A giant shadow across the US Senate campaign of Hillary Rodham Clinton lifted yesterday when the independent counsel, Robert Ray, formally wound up the six-year Whitewater investigation and declared he had insufficient evidence to recommend criminal charges against President Clinton or the first lady.

By sending his sealed report to a panel of appellate judges, Mr Ray formally closed an investigation that began in 1994 and has haunted the Clintons ever since. The inquiry, which went into a web of allegations of financial fraud and obstruction of justice, led to 14 convictions and cost $50m (£36m).

The independent counsel, who succeeded Kenneth Starr, issued a statement summarising his findings. "The office determined that evidence was insufficient to prove to a jury beyond a reasonable doubt that the President or Mrs Clinton knowingly participated in any criminal conduct," it said.

Aides to Mrs Clinton had been quietly braced for Mr Ray's determination. Had he concluded otherwise and recommended pursuing charges against the First Lady, the impact on her race in New York could have been devastating. She remains in a very tight race with the Republican congressman Rick Lazio.

The shelving of the inquiry will also give great relief to BillClinton. His legal troubles are not over, however. Mr Ray has already served notice that he intends ruling after Mr Clinton leaves office in January on whether he should face obstruction of justice charges in the Monica Lewinsky case.

At its inception, the investigation was focused on the failure in the mid-Eighties of an Arkansas savings and loan bank, the Madison Guaranty,owned by Jim McDougal, a close friend of Mr Clinton, who was then governor. Mr McDougal and his wife, Susan, were at the same time partners with the Clintons in a property development project in northern Arkansas that went sour.

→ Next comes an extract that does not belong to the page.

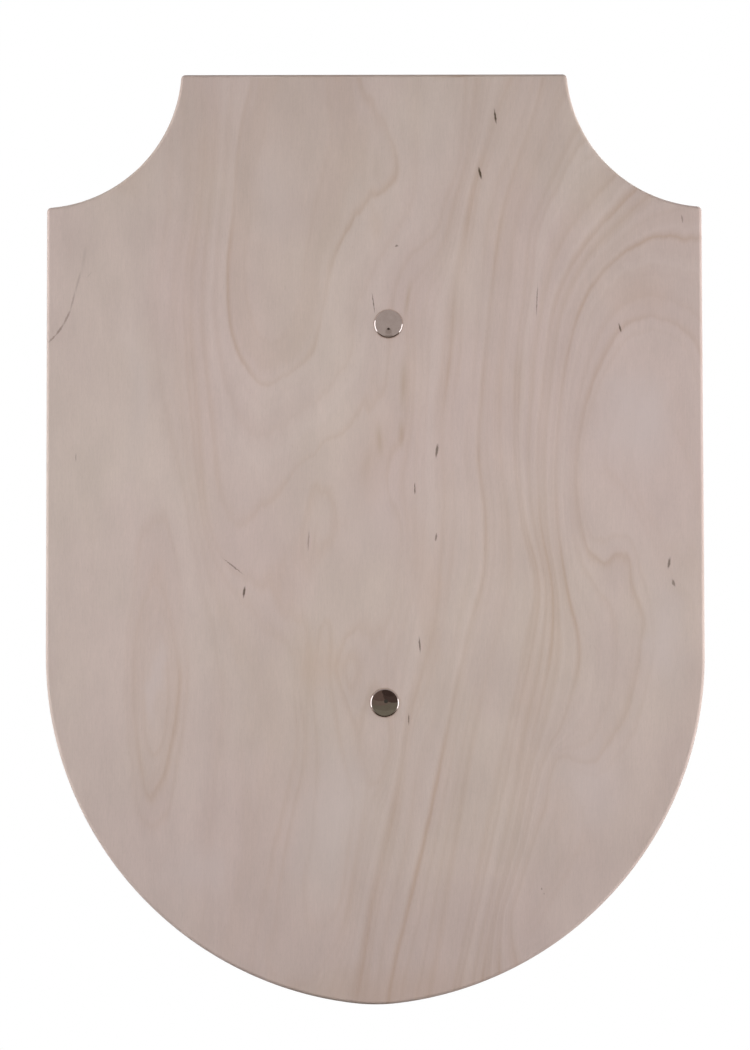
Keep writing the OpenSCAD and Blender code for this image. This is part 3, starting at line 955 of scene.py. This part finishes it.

Over the years, however, the inquiry broadened considerably, eventually even absorbing the Lewinsky débâcle. It also looked into the activities of Mrs Clinton while at the Rose Law Firm in Little Rock, both in the Whitewater deal and another development involving Mr McDougal, called Castle Grande. Billing records for that project vanished and then turned up mysteriously in the White House in 1996. Concerned about the billing records, Mr Ray said the report was "inconclusive" as to whether "any person, including Mrs Clinton, knowingly or wilfully possessed the billing record with intent to obstruct justice".

Critics of the first family are certain to seize on the language of the statement, which fell far short of absolution. It was, none the less, cheered by the White House. "Robert Ray is now the latest investigator to complete an examination of the transactions related to Whitewater Development Co. and conclude that there are no grounds for legal action," said a press secretary, Joe Lockhart.

The statement was also hailed by Mrs McDougal. Her husband died while in jail when she was incarcerated for 18 months for refusing to assist prosecutors pursue Mr Clinton. "It was a real estate deal that went wrong and there never was anything criminal about it. If they could just be men and say there is nothing criminal about. But they still can't come forward and say there never was anything to it," she said.